Taken to an extreme, a protracted Israeli-Iranian conflict (that did not draw in other Arab states) would be seen by many in the region in the same way that the protracted Iraq-Iran war in the 1980s was seen by Israel: two powerful and feared countries weakening each other—in this case, with strategic benefits for the Arab states.

 

The trouble is that it is hard to envision a war scenario that does not impact Arabs in the region, directly or indirectly—just as it is hard to envision an Israeli attack on Iranian nuclear facilities that does not draw in the United States. For states like Egypt, Jordan, or Morocco, the Iranian threat is not a direct military threat.

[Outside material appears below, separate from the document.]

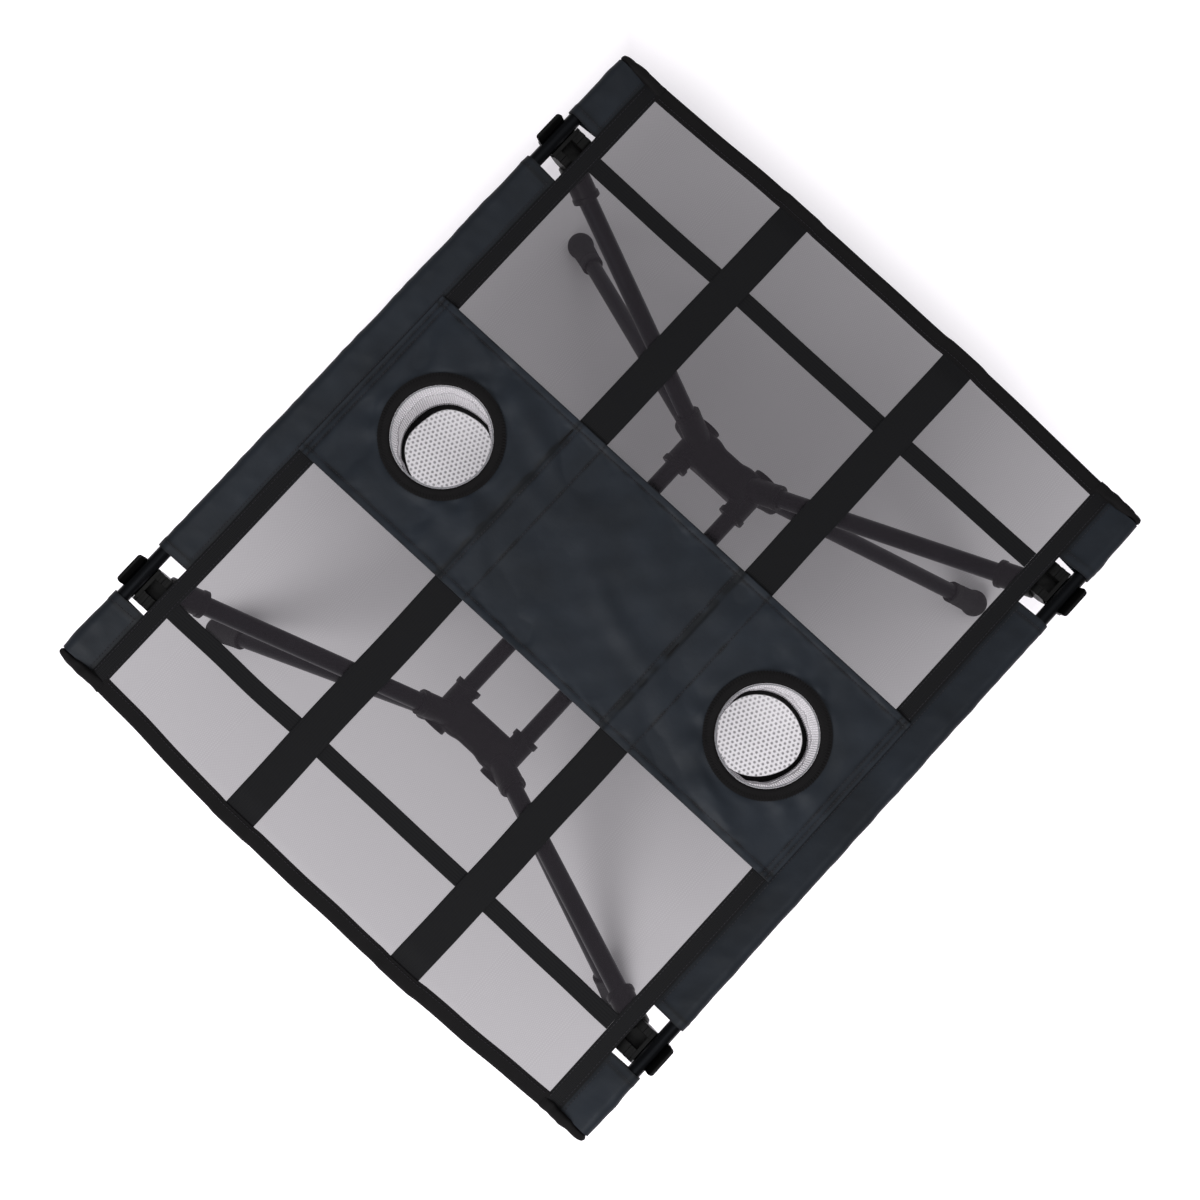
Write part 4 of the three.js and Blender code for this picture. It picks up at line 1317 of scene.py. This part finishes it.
class CAMPTABLE_OT_straps(bpy.types.Operator):
    """Make the wide and narrow straps and the tapes that bind the mesh to the sleeves."""

    bl_idname = "camp_table.straps"
    bl_label = "Straps and tapes"

    def execute(self, context):
        for side in SIDES:
            self.lay_strap(f"wide_strap_{side}", X_AXIS, 220, [])
            self.lay_strap(f"side_tape_{side}", X_AXIS, 220, [self.sew_tape(side)])
        for end in ENDS:
            self.lay_strap(f"narrow_strap_{end}", Y_AXIS, 160, [])
        return {"FINISHED"}

    def lay_strap(self, node, direction, steps, sewn):
        """Lays a strip along the node's long way, with a slight waviness and a lower lie at each crossing."""
        low, high = (np.array(corner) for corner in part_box(node))
        middle = (low + high) / 2
        across = np.abs(np.cross(direction, UP))
        half = (high - low) @ direction / 2
        if direction is X_AXIS:
            half = STRAP_END_X
        places = np.linspace(-half, half, steps)
        path = middle + places[:, None] * direction
        path = path + across * (0.5 * MM * ripples(places, places * 0, 90 * MM, len(node)))[:, None]
        if direction is X_AXIS:
            tucked = smooth_step(np.abs(places), BINDING_INNER_X - 16 * MM, BINDING_INNER_X)
            path[:, 2] -= tucked * (middle[2] - ROD_Z - 0.9 * MM)
        shell = strip(path, (high - low) @ across, high[2] - low[2], across)
        strap = piece(f"{node}_webbing", [shell], woven_webbing, "top", [node])

    def sew_tape(self, side):
        """Two rows of stitches along a tape, outside the centre band."""
        middle, thickness = node_layer(f"side_tape_{side}")
        top = middle + thickness / 2
        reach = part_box(f"side_tape_{side}")[1].x - 1 * MM
        lines = []
        for y in (SEAM_INNER_Y + 2 * MM, SEAM_OUTER_Y - 2 * MM):
            for sign in (1, -1):
                span = (sign * (BAND_HALF_WIDTH + 1 * MM), sign * reach)
                y_side = SIGN[side] * y
                lines.append(line_on(lambda x, y: top + settle(x, y), span, (y_side, y_side)))
        name = f"side_tape_{side}_stitches"
        return piece(name, [stitches(lines)], sewing_thread, "top")


class CAMPTABLE_OT_bindings(bpy.types.Operator):
    """Make the folded end bindings and the bulky folds at the four corners."""

    bl_idname = "camp_table.bindings"
    bl_label = "End bindings"

    def execute(self, context):
        for end in ENDS:
            folds = [self.corner(side, end) for side in SIDES]
            node = f"end_binding_{end}"
            shell = self.edge(end)
            binding = piece(f"{node}_tape", [shell], ribbed_binding, "top", [node])
            thread_name = f"{node}_stitches"
            thread = piece(thread_name, [self.sew(end)], sewing_thread, "top")
        return {"FINISHED"}

    def edge(self, end):
        """The folded tape carried along the end of the table."""
        reach = SEAM_INNER_Y + 2 * MM
        ys = np.linspace(-reach, reach, 180)
        middle, _ = node_layer(f"end_binding_{end}")
        path = np.stack([SIGN[end] * end_edge(ys, end), ys, np.full(180, middle)], -1)
        section = folded_section(BINDING_WIDTH, BINDING_HALF_HEIGHT, TAPE_THICKNESS)
        points = laid(carried(section, path, SIGN[end] * X_AXIS))
        swell = 1 + 0.7 * over_strap(ys)
        centre = points[..., 2].mean(1, keepdims=True)
        points[..., 2] = centre + (points[..., 2] - centre) * swell[:, None]
        return grid(points, close_columns=True, capped=True)

    def sew(self, end):
        """A row of stitches along the binding's inner edge."""
        ys = np.linspace(-SEAM_INNER_Y + 2 * MM, SEAM_INNER_Y - 2 * MM, 240)
        xs = SIGN[end] * (end_edge(ys, end) - 11.5 * MM)
        middle, _ = node_layer(f"end_binding_{end}")
        heights = middle + 1.9 * MM * (1 + 0.7 * over_strap(ys)) + settle(xs, ys)
        return stitches([np.stack([xs, ys, heights], -1)])

    def corner(self, side, end):
        """The binding folded over the sleeve's end: a soft lump that tapers to the outside, with creases."""
        node = f"corner_fold_{side}_{end}"
        low, high = (np.array(corner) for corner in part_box(node))
        middle, half = (low + high) / 2, (high - low) / 2 + np.array([0.4, 0, 0.4]) * MM
        share = np.linspace(-1, 1, 36)
        angle = full_turn(40)
        square = 0.62
        section_x = np.sign(np.cos(angle)) * np.abs(np.cos(angle)) ** square
        section_z = np.sign(np.sin(angle)) * np.abs(np.sin(angle)) ** square
        outward = share * SIGN[side]
        flatten = 0.34 + 0.66 * smooth_step(outward, -1.0, -0.1) - 0.25 * smooth_step(outward, 0.2, 0.9)
        close = np.sqrt(np.clip(1 - np.clip((outward - 0.72) / 0.28, 0, 0.995) ** 2, 0, 1))
        narrow = 1 - 0.3 * smooth_step(outward, -0.2, 0.9)[:, None]
        x = middle[0] + half[0] * section_x * narrow * close[:, None] ** 0.5
        y = np.broadcast_to(middle[1] + half[1] * share[:, None], x.shape)
        z = middle[2] + half[2] * section_z * (flatten * close)[:, None]
        points = np.stack([x, y, z], -1)
        creased = 0.5 * MM * ripples(y + x * 0.7, z * 2, 11 * MM, 7 + SIGN[side] + 2 * SIGN[end])
        spoke = np.stack([section_x * np.ones_like(x), np.zeros_like(x), section_z * np.ones_like(x)], -1)
        points = points + spoke * creased[..., None]
        shell = grid(points, close_columns=True, capped=True)
        return piece(f"{node}_tape", [shell], ribbed_binding, "top", [node])


class CAMPTABLE_OT_mesh(bpy.types.Operator):
    """Make the two fine mesh panels."""

    bl_idname = "camp_table.mesh"
    bl_label = "Mesh panels"

    def execute(self, context):
        for end in ENDS:
            node = f"mesh_panel_{end}"
            low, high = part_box(node)
            inner, outer = min(abs(low.x), abs(high.x)), STRAP_END_X
            by_hole = np.linspace(inner, HOLE_SQUARE, 16, endpoint=False)
            xs = np.concatenate([by_hole, np.linspace(HOLE_SQUARE, outer, 100)])
            reach = high.y + MESH_TUCK
            x, y, kept = holed_grid(xs, band_rows(reach, 4 * MM))
            x = x * SIGN[end]
            edges = smooth_step(np.abs(y), 0, high.y) * 0.5 + 0.5
            ripple = sizes().mesh_ripple * ripples(x, y, 70 * MM, 30 + SIGN[end]) * edges
            ripple = np.minimum(ripple, 0.25 * MM)
            points = np.stack([x, y, (low.z + high.z) / 2 + settle(x, y) + ripple], -1)
            shell = grid(points, kept=kept)
            panel = piece(f"{node}_cloth", [shell], window_mesh, "top", [node], SMOOTH)
        return {"FINISHED"}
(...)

What they fear most is Iranian influence, in the region, broadly, and in their own internal politics. In particular, they worry about the success and popularity of the militant narrative that Iran sells, and its support for groups they oppose, such as Hezbollah and Hamas, far more than they worry about the number of Iranian troops, or the number of Iranian weapons. And it is for this reason that these states see a connection between the Arab-Israeli conflict and the degree of Iranian influence: diplomatic failure sells militancy, and conflicts like the 2006 Israel-Hezbollah war and the Gaza war in 2008 make Hezbollah and Hamas more popular in Arab countries. That is why they emphasize Arab-Israeli peace diplomacy as a way of curbing Iranian influence.

In theory, Iranian influence, and the militant narrative would suffer if either Israel or the U.S. were to carry out an attack on Iran that succeeds with minimal spill-over. But it is hard to see how any attack, whether undertaken initially by the United State or by Israel, does not ultimately involve the United States, and therefore Arab states, by virtue of the presence of American troops on Arab soil, and the logistical support that the United States will require in any military effort.